Another important difference from the earlier period was that Britain had lost its role as an economic and political leader. As a result, sterling's importance in the international monetary system diminished, while the dollar was increasingly used as the reserve currency. Finally, prices and wages were less flexible than before and new considerations governed the management of currency flows. This was e.g. due to increased pressure from trade unions and political parties, which now played a greater role than was the case before World War I. A failure of cooperation, a protectionist policy and the absence of a de facto leader undermined the system. The absence of mechanisms to ensure equilibrium meant that the system was never as stable as the classical gold standard.

With the depression of the 1930s, the gold standard system of the inter-war years collapsed. Britain abandoned gold in 1931, and the USA in 1933. However, already in 1934 the USA reintroduced the gold standard at a devalued exchange rate of 35 dollars per ounce of gold [3]. Apart from a few months during World War II the USA maintained the pegging of the dollar to gold. The gold peg and the USA's economic influence provided a sound foundation for the dollar's future role as an international reserve currency.

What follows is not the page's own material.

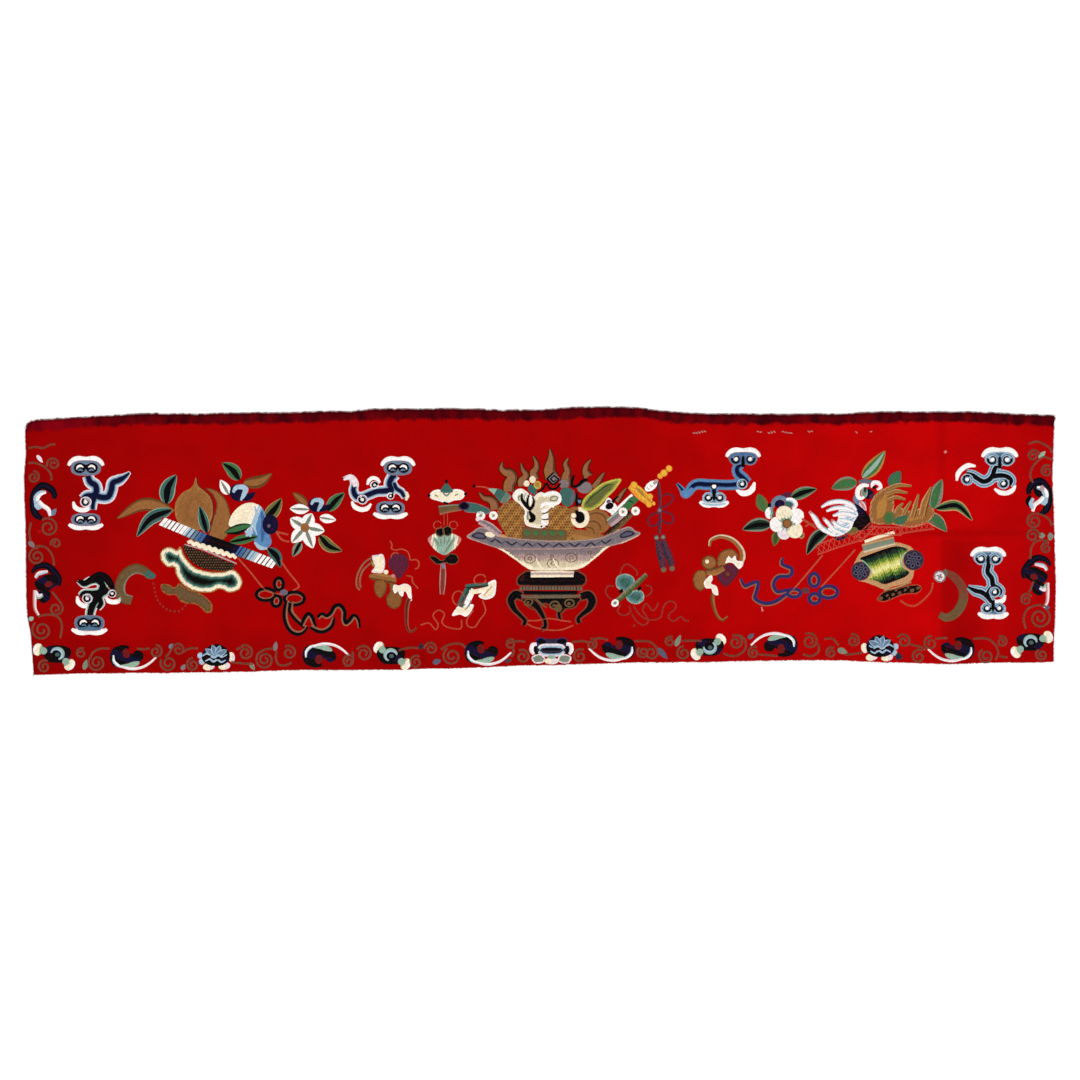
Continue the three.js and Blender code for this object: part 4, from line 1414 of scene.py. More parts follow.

Reintroduction of the gold standard in Denmark
After World War I a declared objective of Denmark's economic policy was to reintroduce the gold standard and to restore the convertibility into gold. However, it was considered more important to ensure an acceptable level of economic activity, so the decision to return gradually to the gold parity was not adopted until 1924. On 1 January 1927 the convertibility into gold was reintroduced at the previous gold parity, i.e. kr. 2,480 per kilo of fine gold. The "honest krone" had thus been reestablished. As in Britain, a gold bullion standard was introduced, initially for a period of three years. One gold bar was worth approximately kr. 28,000, today equivalent to approximately kr. 700,000. At the end of both 1929 and 1930 the gold bullion standard was extended for one year.

The depression put pressure on Denmark's foreign-exchange reserve due to such factors as the repatriation of assets from abroad. On 22 September, the day after Britain abandoned the gold standard, Denmark imposed a ban on gold exports. During the period 21-29 September an amount of kr. 7.5 million was converted into gold at a deliberately slow pace. On 29 September 1931 the Rigsdag (Parliament) decided to abandon the gold bullion standard.

The Bretton Woods System

In 1944, in Bretton Woods, USA, the Western powers established a new international monetary system. The two principal countries – the USA and Britain – generally disagreed on the design of the system and on the future role of gold.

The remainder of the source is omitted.